What to Include in Your Winter Car Emergency Kit

December 22, 2020

In our previous post about safe winter driving, we touched on what you need to have in your car should you happen to get stranded in winter. If you really want to be prepared for winter, assembling a winter car kit to place your car or truck will help you feel safe on the road.

In an emergency on the road, you’ll want more than your snow brush and scraper, gas can, and extra windshield wiper fluid! For your winter car kit, get a plastic storage tub or use a reusable shopping bag to contain the items you might need. Choose something that tucks away in a corner of your trunk or vehicle cab.

Jumper Cables

The number one thing you will want in case of a dead battery is a set of jumper cables. Make sure the cables you get are suited to your vehicle. If you have side posts on your battery, that may mean you want a different type of jumper cable. Ask your mechanic or the auto parts store what type of jumper cables will work best for your car, truck, or SUV.

Blankets & Warmers

It’s always a good idea to have a blanket in your vehicle—not only if you get stranded, but also if you are in an accident and someone is injured. Let’s hope you never need that blanket to keep someone from going into shock after an accident.
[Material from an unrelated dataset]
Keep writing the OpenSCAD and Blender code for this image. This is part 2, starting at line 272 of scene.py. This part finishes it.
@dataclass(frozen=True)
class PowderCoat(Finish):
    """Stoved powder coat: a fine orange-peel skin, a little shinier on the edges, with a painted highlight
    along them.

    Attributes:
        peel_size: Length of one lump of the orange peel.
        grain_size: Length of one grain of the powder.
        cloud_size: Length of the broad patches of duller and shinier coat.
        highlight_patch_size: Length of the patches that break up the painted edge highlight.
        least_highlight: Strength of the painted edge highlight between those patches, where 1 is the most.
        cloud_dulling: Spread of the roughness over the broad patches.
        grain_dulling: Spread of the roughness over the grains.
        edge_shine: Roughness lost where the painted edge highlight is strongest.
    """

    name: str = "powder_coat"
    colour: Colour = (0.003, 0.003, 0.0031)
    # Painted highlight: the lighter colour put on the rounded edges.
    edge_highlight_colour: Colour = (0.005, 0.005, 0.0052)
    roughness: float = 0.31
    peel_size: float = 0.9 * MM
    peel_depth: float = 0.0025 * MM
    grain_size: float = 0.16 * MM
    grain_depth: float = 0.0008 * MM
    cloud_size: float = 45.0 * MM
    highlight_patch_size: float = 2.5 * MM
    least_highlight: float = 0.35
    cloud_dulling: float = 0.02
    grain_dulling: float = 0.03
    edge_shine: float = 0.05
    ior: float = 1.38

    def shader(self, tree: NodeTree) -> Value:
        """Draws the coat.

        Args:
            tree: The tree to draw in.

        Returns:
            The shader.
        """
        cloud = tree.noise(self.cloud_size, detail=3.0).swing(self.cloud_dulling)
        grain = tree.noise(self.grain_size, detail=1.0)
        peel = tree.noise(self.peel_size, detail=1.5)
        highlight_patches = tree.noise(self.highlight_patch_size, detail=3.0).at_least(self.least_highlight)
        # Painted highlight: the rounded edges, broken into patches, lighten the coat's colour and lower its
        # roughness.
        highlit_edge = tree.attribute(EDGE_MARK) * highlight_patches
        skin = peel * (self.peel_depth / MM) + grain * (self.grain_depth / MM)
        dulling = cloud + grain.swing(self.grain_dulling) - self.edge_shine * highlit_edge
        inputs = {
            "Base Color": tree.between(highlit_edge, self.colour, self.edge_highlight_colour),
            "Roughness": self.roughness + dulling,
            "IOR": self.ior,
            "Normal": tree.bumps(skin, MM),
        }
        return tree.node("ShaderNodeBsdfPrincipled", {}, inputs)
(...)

In addition, instant hand warmers and toe warmers offer a wonderful option for further comfort in case you get stuck in the snow or have to walk in inclement, cold weather. Find these at retail stores and grocery stores. They come in flat plastic packages, so pack a few in your winter car kit. If you’ve never used them, they activate when you open the package and expose them to air. The toe warmers stick to your sock and warm your toes when in boots or shoes. They work well for outdoor sports events, hunting, and other cold-weather activities.

Traction Assistance

Some handy items to have in your car over the winter months include things that can help improve your traction. It would be ideal to have a small shovel in case you need to dig out, as well as something like sand or clay cat litter. To save space, you can put the sand or cat litter in a sturdy old 2-liter bottle.

Flashlights & Road Flares

If you’re stranded at night on an Iowa road, it can be incredibly dark. We recommend having a USB-powered rechargeable flashlight in the truck or car. Recharge it the night before you go on a trip, or plug it into your vehicle when you head out.
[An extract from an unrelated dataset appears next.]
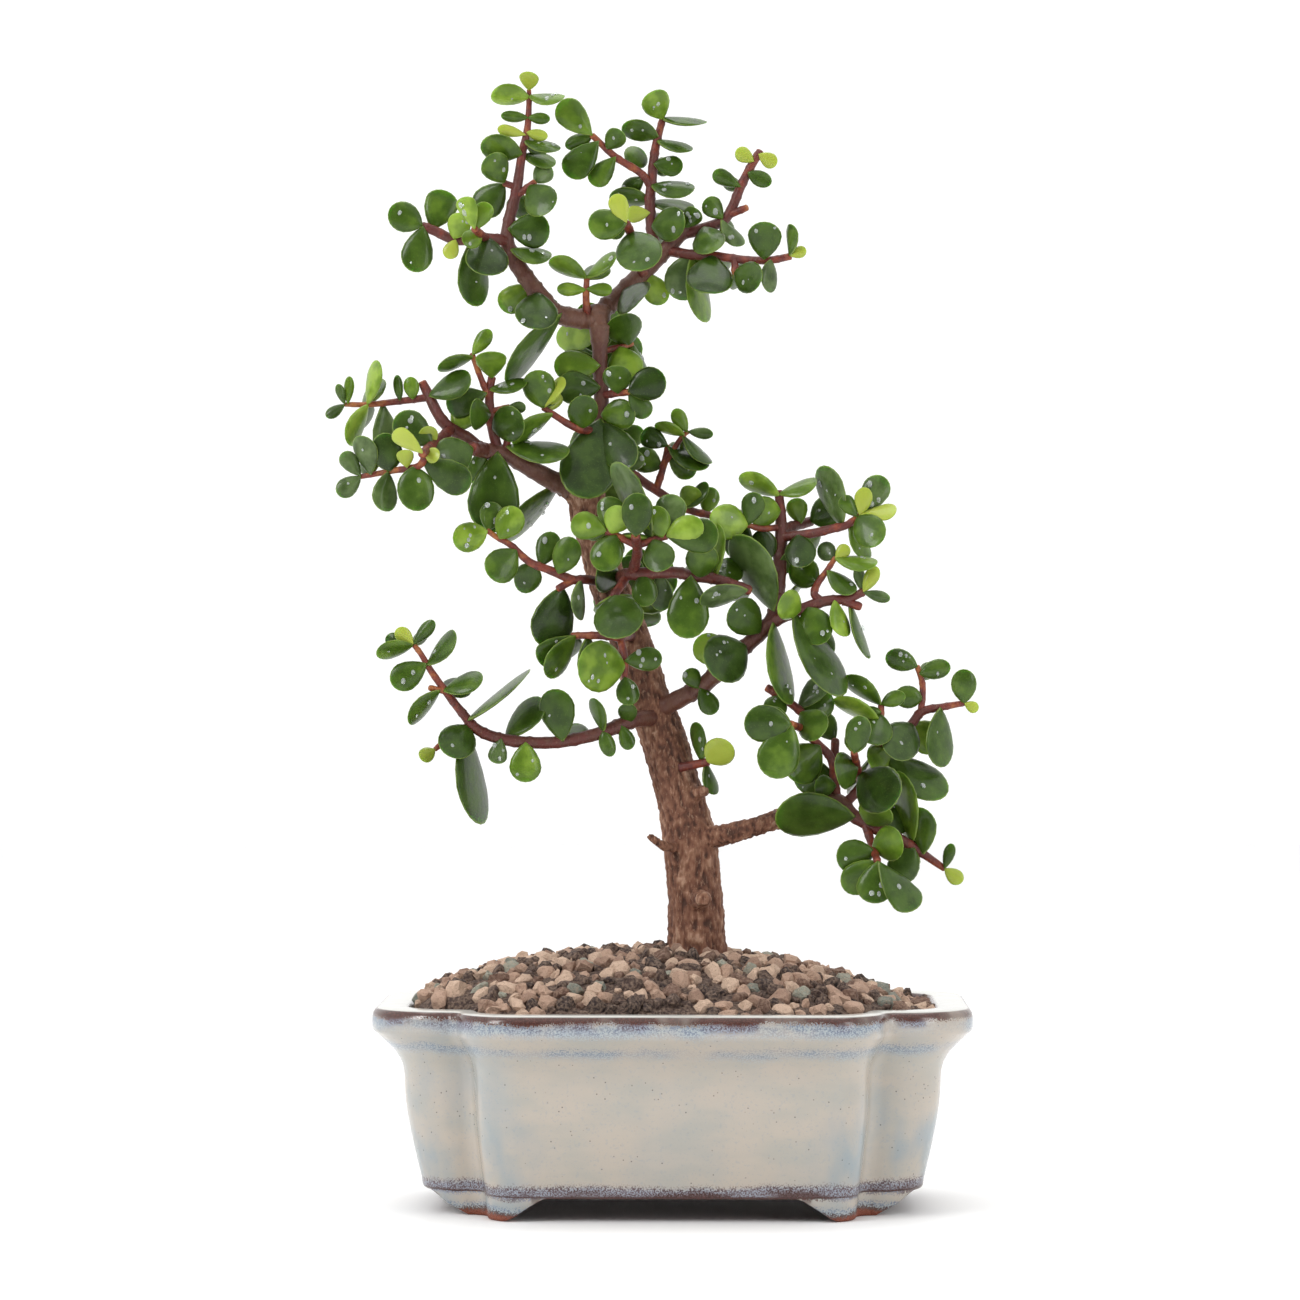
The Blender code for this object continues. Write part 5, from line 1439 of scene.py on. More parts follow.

Road flares provide another option for emergency signaling and light. They don’t require an outside power source, but they also burn hot and don’t last very long. Most last about 20 minutes, so a set of several might be a good idea. Some come in kits that attach to the underside of a seat or out of the way in the trunk. Beware of using them in dry climates and periods of drought, as they could start a fire.

Reflective Gear

Not only can you make yourself seen with a reflective vest, but you can also use reflective triangles to further alert people to your vehicle being pulled off of the road. Reflective gear calls attention to you when changing a tire or working on or around your vehicle. Even truckers use the reflective triangles these days, as they do not require open flame like road flares. If you can find a rain poncho with reflective material on it, or rig that up yourself with reflective tape, all the better! Finally, keep any extra reflective tape in your kit, too. It might come in handy.

Emergency Provisions

Before you go on a road trip, add a few nonperishable and first aid items to your road kit. The foods might include raw nuts, dried fruit, or granola bars. For the first aid kit, include the basics, like gauze, tape, and bandages as well as an instant cold pack, pain reliever, and antibiotic ointment. Drinking water is another good idea, but keep in mind you can’t keep it in your car when it is very cold without it freezing solid, so plan accordingly.

The Extra List

If you really want an emergency car kit that gives you complete peace of mind, consider creating the ultimate winter emergency car kit. First, get another car charger for your cell phone so you always have a cable handy. Some other extra items you could in your winter emergency kit include:

·  Flat tire inflation canister

·  Emergency car battery charger

·  Solar USB charger

·  Multipurpose tool

·  Towing strap

·  Rags

·  Maps

·  Boots, socks, mittens

·  A quart of oil

A couple of the pricier items on this list are the emergency car battery charger and solar USB charger or power bank. A solar charger or solar power bank can sit in your back window charging up your family’s devices while on the road. It will also work if your car battery goes dead, and it could even be used at home to charge devices. A portable car battery charger provides another option even when you are at home. Some find this easier to use than jumper cables.

No matter which direction you head, a winter car kit will help keep you and your family safe for holiday and winter road trips.